The Peace Prize winners told an Oslo news conference that the Nobel Committee’s decision has put a global spotlight on children’s issues.
Seventeen-year-old Malala Yousafzai from Pakistan was nearly killed by the Taliban two years ago for her advocacy for girls’ education. Sixty-year-old Kailash Satyarthi of India founded a charity that frees bonded child laborers and provides them with training and education.
Malala had invited the prime ministers of the two countries to Wednesday’s award ceremony, but they have not responded.
“I would have thought of it as a big opportunity to ask them to have good relationships and to make education together their top priority and work on it together,” she said.
Satyarthi issued a broader appeal.
“I would definitely urge all the religious leaders in the world, and all the religions in the world, that if you really want to worship God and want to see a better world, begin with the children,” he said.
Satyarthi’s charity operates in 144 countries and has rescued thousands of children, many of them in his home country, India. He said Tuesday the Nobel Peace Prize has already brought welcome attention on the plight of poor, uneducated and enslaved children worldwide.
“When we are talking here, and addressing this press conference, millions of children cannot talk in freedom, cannot enjoy the freedom and smile as a child. We have to work for them,” said Satyarthi.
Malala Yousafzai campaigned for girls’ education in northern Pakistan, after the Taliban moved into the area and closed schools. An alleged Taliban militant shot her in the head.
“There are so many countries where children are not asking for any iPad or computer or anything else," she said. "What they are asking for is just a book and just a pen. So why can’t we do that? Why can’t we just give a book and a pen? Why can’t we just give a school to children, which can really change their future, really change their world?”
Malala said people like her attacker, who think Islam forbids educating women, were themselves uneducated.
“In Islam, education is not only a child’s right, but it is their duty.
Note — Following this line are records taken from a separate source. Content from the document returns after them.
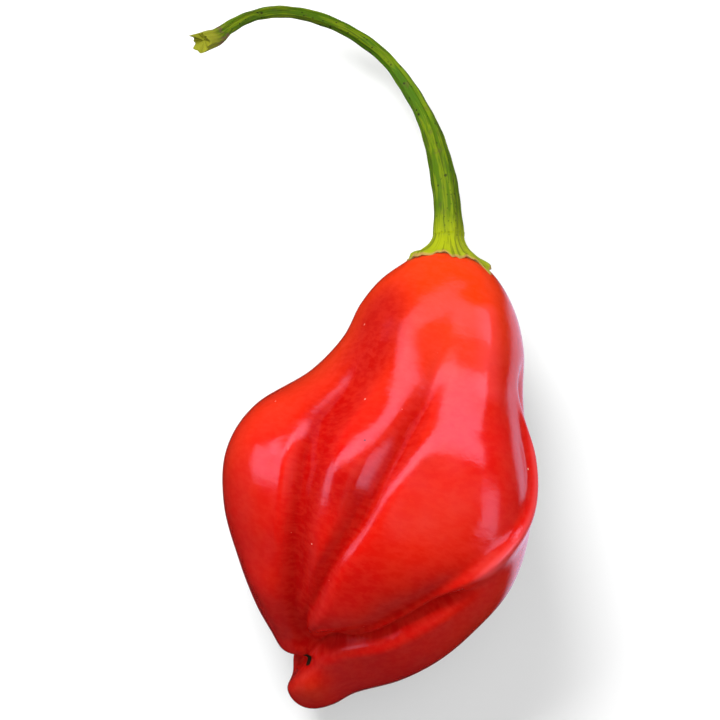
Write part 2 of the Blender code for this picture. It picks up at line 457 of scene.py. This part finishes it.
def fold(points, normals, length, path, depth, widths, sharpness, fades):
    """How far a fold moves each point."""
    path = np.array(path, float)
    at = np.linspace(0, len(path) - 1, FOLD_POINTS)
    knots = np.arange(len(path))
    line = bare_skin(
        smooth_through(knots, path[:, 0], at), np.radians(smooth_through(knots, path[:, 1], at)), length
    )
    square = (points**2).sum(axis=1)[:, None] + (line**2).sum(axis=1)[None] - 2 * points @ line.T
    nearest = square.argmin(axis=1)
    best = np.full(len(points), np.inf)
    share = np.zeros(len(points))
    away = np.zeros_like(points)
    ahead = np.zeros_like(points)
    last = FOLD_POINTS - 2
    for first in (np.clip(nearest - 1, 0, last), np.clip(nearest, 0, last)):
        run = line[first + 1] - line[first]
        t = np.clip(((points - line[first]) * run).sum(axis=1) / (run**2).sum(axis=1), 0, 1)
        gap = points - line[first] - run * t[:, None]
        far = np.linalg.norm(gap, axis=1)
        closer = far < best
        best = np.where(closer, far, best)
        share = np.where(closer, (first + t) / (FOLD_POINTS - 1), share)
        away[closer] = gap[closer]
        ahead[closer] = run[closer]
    left = (np.cross(ahead, away) * normals).sum(axis=1) > 0
    width = np.where(
        left,
        widths[0][0] + (widths[1][0] - widths[0][0]) * share,
        widths[0][1] + (widths[1][1] - widths[0][1]) * share,
    )
    fade = smooth_step(0, fades[0], share) if fades[0] else 1.0
    if fades[1]:
        fade = fade * smooth_step(0, fades[1], 1 - share)
    return depth * fade * np.exp(-((best / width) ** sharpness))


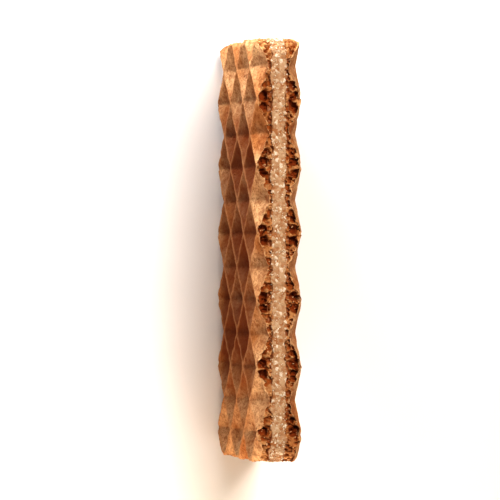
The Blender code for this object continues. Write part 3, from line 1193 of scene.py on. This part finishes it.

There is a hadith from the Prophet that you should get education, you should get knowledge. It’s not just limited to men,” she said.
Much has been made of the fact that the Nobel Committee gave the Peace Prize to an Indian and a Pakistani, a Hindu and a Muslim. On Tuesday, Satyarthi said he considered Malala his daughter. And Malala said just because India and Pakistan had a border between them, they did’t have to hate each other.